Below is Larry Baer with Market Alert's commentary for today:
Larry Baer:
Treading water.
There is nothing in the way of economic data for mortgage investors to trade off of today - so these investors will take directional cues for mortgage interest rates from trading action in the stock markets. Rising stock prices tend to drag mortgage interest rates higher while falling stock prices are generally supportive of steady to perhaps fractionally lower mortgage rates. In my opinion -- if mortgage interest rates are going to muster a rally of any significance this week -- the rally won't likely occur before Friday's release of the January nonfarm payroll data (8:30 a.m. ET). A growing number of analysts are suggesting the headline jobs report will show the economy added more than 20,000 jobs than it lost last month.
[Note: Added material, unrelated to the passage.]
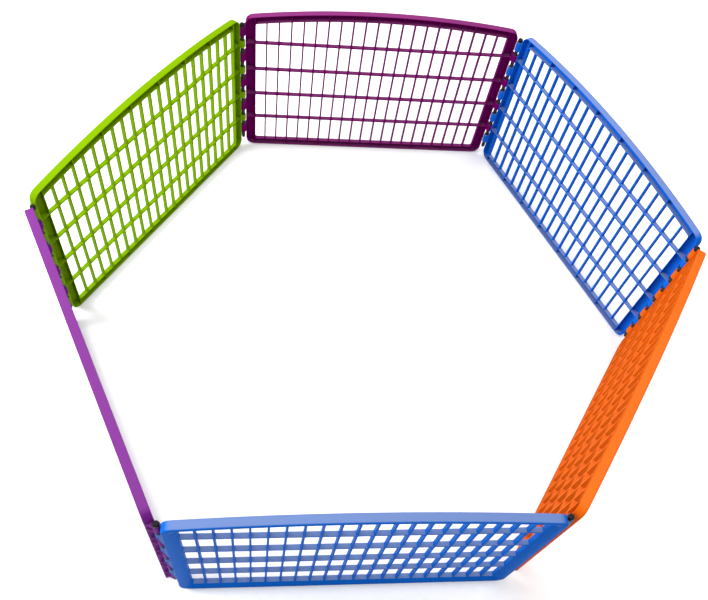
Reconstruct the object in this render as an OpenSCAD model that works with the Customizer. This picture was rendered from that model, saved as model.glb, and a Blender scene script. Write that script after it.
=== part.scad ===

While such a number will be a definite positive for the prospects of further economic recovery - it will almost certainly serve to put additional upward pressure on mortgage interest rates as capital sources see an opportunity to demand a higher yield for their available investment dollars. In the convoluted world of the mortgage market lousy jobs reports tend to be supportive of steady to perhaps fractionally lower rates. This time around it will likely take a surprisingly dismal jobs report showing a loss of 15,000 or more jobs together with a national unemployment rate exceeding 10.1% to power a notable move to lower mortgage interest rates. While such an outcome is certainly possible - it does not appear to be very probable.